> [Required work]
Exactly reproduce the line that contains "Describe how this" and all lines after it in the entries below, through the very last line.

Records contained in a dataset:
++++++++++

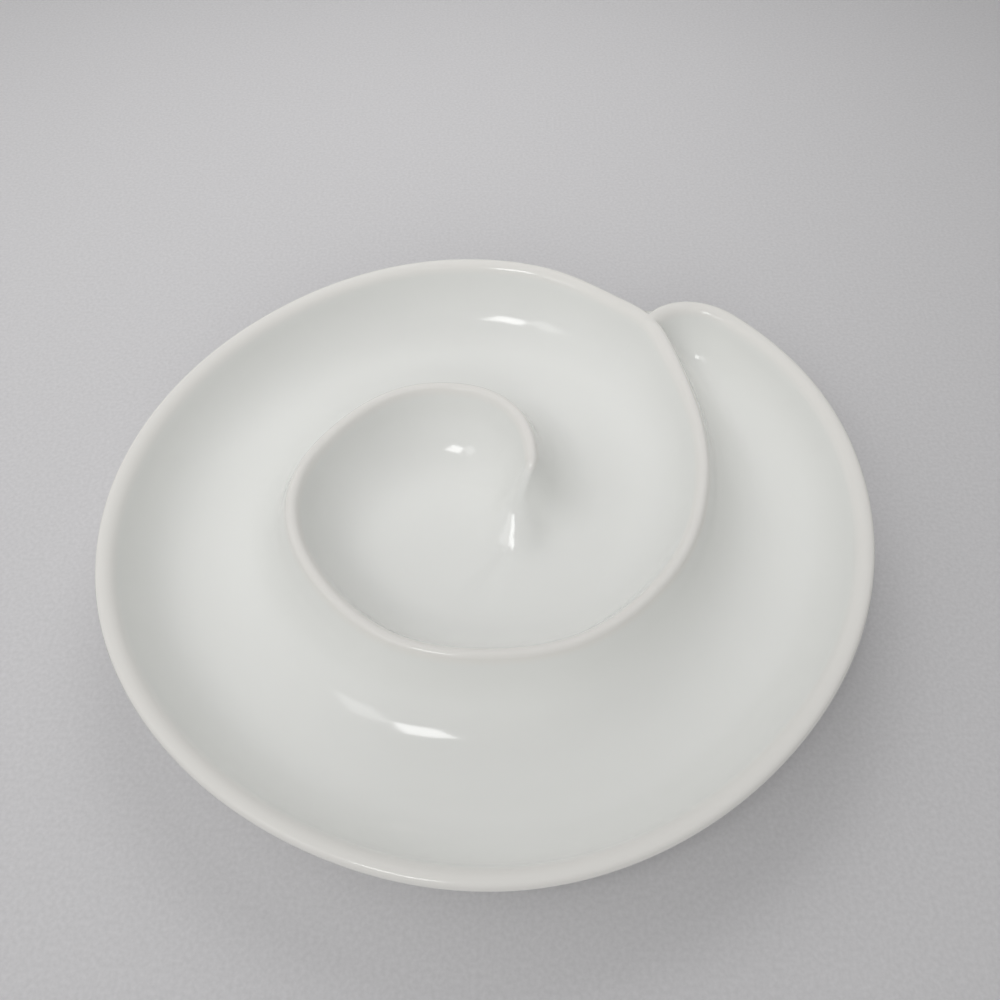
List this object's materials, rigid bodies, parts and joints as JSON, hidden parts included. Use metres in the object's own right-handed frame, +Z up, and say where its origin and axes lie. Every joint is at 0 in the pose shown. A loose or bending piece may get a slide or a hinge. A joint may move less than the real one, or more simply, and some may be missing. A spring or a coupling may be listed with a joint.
{
  "type": "serving dish",
  "caption": "Shallow round serving dish whose wall spirals from the middle out to the rim, parting it into a central cup and a curved channel, on a foot ring.",
  "frame": {"origin": "middle of the outline's bounding box, on the table plane under the foot ring", "axes": "+Z up out of the dish; +X to the picture's right, with the rim's nose towards +X and +Y; +Y away from the picture's camera"},
  "size_m": [0.287, 0.2798, 0.033],
  "materials": {
    "glaze": "clear gloss glaze over white porcelain",
    "biscuit": "unglazed, matte"
  },
  "bodies": {
    "root": {"well_floor": "glaze", "outer_wall": "glaze", "inner_wall": "glaze", "foot_ring": "biscuit"}
  },
  "joints": []
}
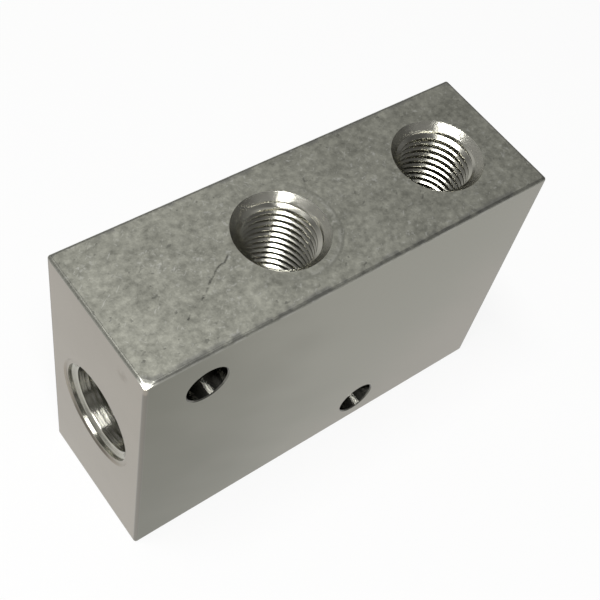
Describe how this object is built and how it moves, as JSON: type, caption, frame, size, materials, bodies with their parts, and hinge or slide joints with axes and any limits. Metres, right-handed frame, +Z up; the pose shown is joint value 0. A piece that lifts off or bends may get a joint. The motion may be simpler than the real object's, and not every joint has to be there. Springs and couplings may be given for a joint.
{
  "type": "manifold block",
  "caption": "Rectangular aluminium manifold block with a threaded inlet in its end, threaded ports in its top joined by a gallery, and plain cross holes for mounting.",
  "frame": {"origin": "centre of the underside", "axes": "+X along the block from its inlet end to its blind end, +Y from the front face to the back face, +Z up"},
  "size_m": [0.0762, 0.0254, 0.0508],
  "materials": {
    "machined_aluminium": "milled and lightly tumbled, with a dull mottled top and bright bored ports"
  },
  "bodies": {
    "root": {"manifold_block": "machined_aluminium"}
  },
  "joints": []
}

++++++++++

> [Written answer]
Describe how this object is built and how it moves, as JSON: type, caption, frame, size, materials, bodies with their parts, and hinge or slide joints with axes and any limits. Metres, right-handed frame, +Z up; the pose shown is joint value 0. A piece that lifts off or bends may get a joint. The motion may be simpler than the real object's, and not every joint has to be there. Springs and couplings may be given for a joint.
{
  "type": "manifold block",
  "caption": "Rectangular aluminium manifold block with a threaded inlet in its end, threaded ports in its top joined by a gallery, and plain cross holes for mounting.",
  "frame": {"origin": "centre of the underside", "axes": "+X along the block from its inlet end to its blind end, +Y from the front face to the back face, +Z up"},
  "size_m": [0.0762, 0.0254, 0.0508],
  "materials": {
    "machined_aluminium": "milled and lightly tumbled, with a dull mottled top and bright bored ports"
  },
  "bodies": {
    "root": {"manifold_block": "machined_aluminium"}
  },
  "joints": []
}